Oleh: Agusliadi Massere*
KHITTAH.CO,- Terkait sesuatu yang dimaknai energi fusi, saya tidak pernah mengetahuinya, baik melalui membaca dan/atau mendengar, sebelum membaca buku The Power of Appreciative Inquiry karya Diana Whitney & Amanda Trosten-Bloom. Secara analogis dalam buku ini, sangat dahsyat implikasi dari sesuatu yang bisa menghasilkan energi fusi.

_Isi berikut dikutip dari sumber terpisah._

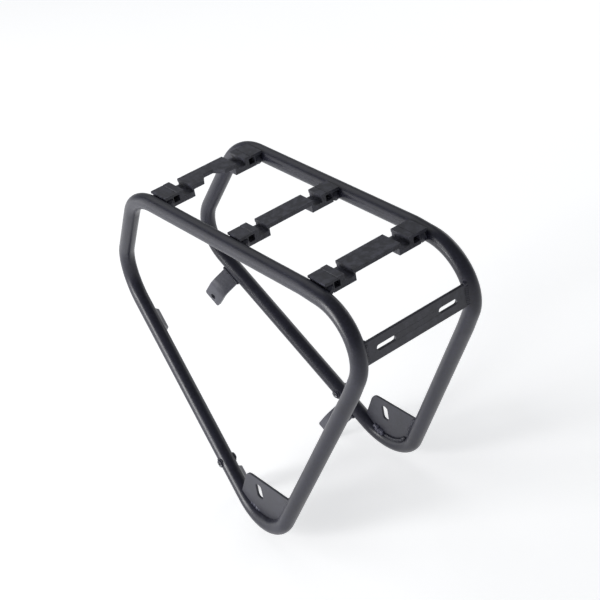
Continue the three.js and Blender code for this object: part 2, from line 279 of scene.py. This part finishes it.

Whitney & Trosten-Bloom secara harfiah menggambarkan konsep energi fusi bahwa, “Adalah sumber kekuatan bagi matahari dan bintang, yang dihasilkan ketika dua elemen bermuatan positif digabungkan menjadi satu”. Mereka berdua, bukan hanya memberikan gambaran secara harfiah, tetapi termasuk pula—dan inilah tujuan utamanya—secara filosofis dan konotatif memberikan gambaran implikasi besarnya, yang secara fungsional bisa dikontekstualisasikan dalam kehidupan sehari-hari.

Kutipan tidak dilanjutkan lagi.